I wonder why I've never heard of the character of Enoch much before. He's described, in a very mysterious but telling way, almost as a Christ/Elijah/Mary prefigurement. He is said to have lived 365 years,"walking with God" the whole time. The Holy Spirit and the human authors seem to indicate that he symbolically "walked with God" one year of life for every day of a year...his life was completely filled with God. And then "God took him". Simple as that. No dying, just "God took him." Not to heaven itself, necessarily, but someplace good. Adam and Eve "walked with God" in the garden before the Fall...they were so close to Him. The writers did not know much else about the man Enoch, but they had come to know him as a man very, very close to God. The other people who God assumed or who Ascended under their own power, were singularly close in relationship to God, and I'd love to know more about this man. There have been saints, people for whom God is an intimate friend, since the earliest times.
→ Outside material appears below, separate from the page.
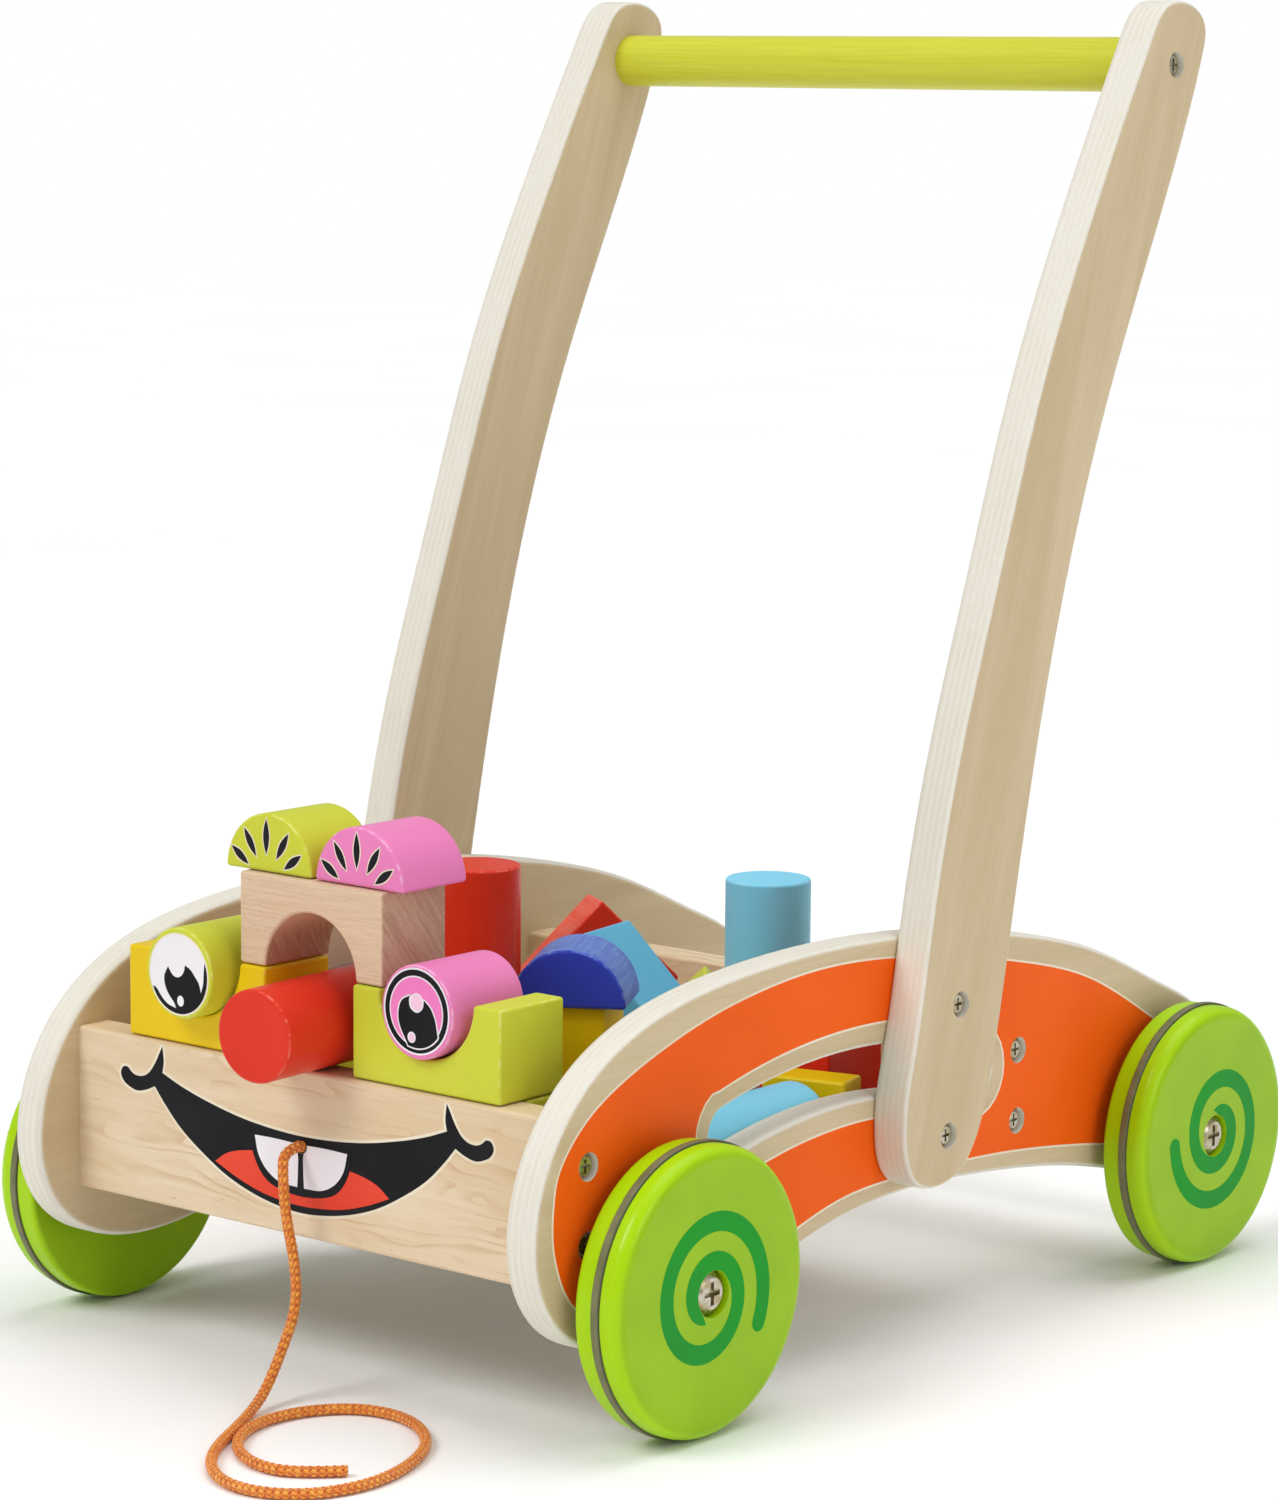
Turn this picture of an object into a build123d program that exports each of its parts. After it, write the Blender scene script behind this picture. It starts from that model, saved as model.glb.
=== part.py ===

Then again, humanity here is also driving relentlessly downward in terms of our fidelity to Covenant #1, the covenant that bonded us to God like a wife to a husband. At the beginning of chapter six, it emphasizes that "daughters" were born to men. One ancient commentator I read once said that perhaps this could mean that even the sons were so effeminate that they were referred to as "daughters", which would give a sense I think, but I think it's simple enough that the daughters (the real female ones) existed as a temptation for the "sons of God/gods/heaven". Here we start sounding really Gilgamesh-y. The local pagan-y types believed their gods could assume human form and/or angelic-like humanoid form and referred to them as "sons of gods". Angels might be what the text is talking about coming and taking human women wives, but this doesn't seem to fit at all, as Jesus said that angels don't marry. It could be and probably is a lot simpler...the "sons of God" being the descendents of Seth, the good guys, and the "daughters of men" being from Cain's lineage, the rebellious ones. Either way, it is a reminder that even the good men were starting to get mixed and blended in with the badness around them.
Children produced by the mixture of darkness and light, black and white, are, in this case, a very very dark shade of grey, very very deep in shadows. I'd never heard the term "Nephilim" before, but this is about as Gilgamesh-y as the Bible gets. The men of the past were so awesome they lived hundreds of years, and when they turned bad, they were heroic and renowned in their viciousness and brutishness. Some have described them as giants, and said that Goliath was the last one, but I don't know what to think. It is not impossible. But it is also very very possible that these were very violent (Nephilim could mean "the violent ones" apparently) and selfish people who focused on making sure they were men of renown, that they would be praised for their strength and ruthlessness. Some people talk about this as giving credence to the idea that marrying outside of the faith is a sin, but I'm not sure that the marrying is the issue. What the children of Seth found when they married the daughters of Cain was a distraction and lure away from the godly life. They stopped living righteous lives, partly out of being tempted by living with unbelievers. If one is distracted away from godly life for any reason, that is sinful.
The results of this shocking level of "watering down" the goodness and righteousness in humanity are immediate - God prepares to bring about the justice in deserved smackdown form. The amazing mercy of God is evident in the face of what must be far, far more repugnant to him than it is to me ("no desire [mankind's] heart conceived was anything but evil" - hyperbole but reminds me that sin, no matter how small, stains us and prevents the good from shining through). God didn't regret us, not really...but what we did certainly grieved His heart to an unbearable degree. His justice needs serving and it needs serving now. But his amazing mercy gave them one hundred and twenty years to get back right. Not forever, not as long as the people before, but much more than justice would demand. It is this very mercy that creates the difference between Judas in today's gospel, who ran out the door into the darkness after having his sin recognized, steeled in his resolve to do Evil, and Peter, who was recognized in the very same sin, repented, and stuck around long enough for Jesus to forgive him and make a new covenant with us all.
Once again, the ray of hope shines out of the shadows with Noah. In the litany of "begats" in chapter five, Noah is born like all the others, but his father names him Noah (relief) in a specifically mentioned way. Naming a person in the Bible gives them a mission, and Noah's was to bring relief and consolation to those who were struggling to maintain a relationship with God in this culture by making a brand new covenant. His father lived a symbolic 777 years, a symbolically perfect long time. Righteousness has continued to exist through the generations, even when the darkness seemed overwhelming. Enoch and Noah were two of the first candles in a string of them through the centuries.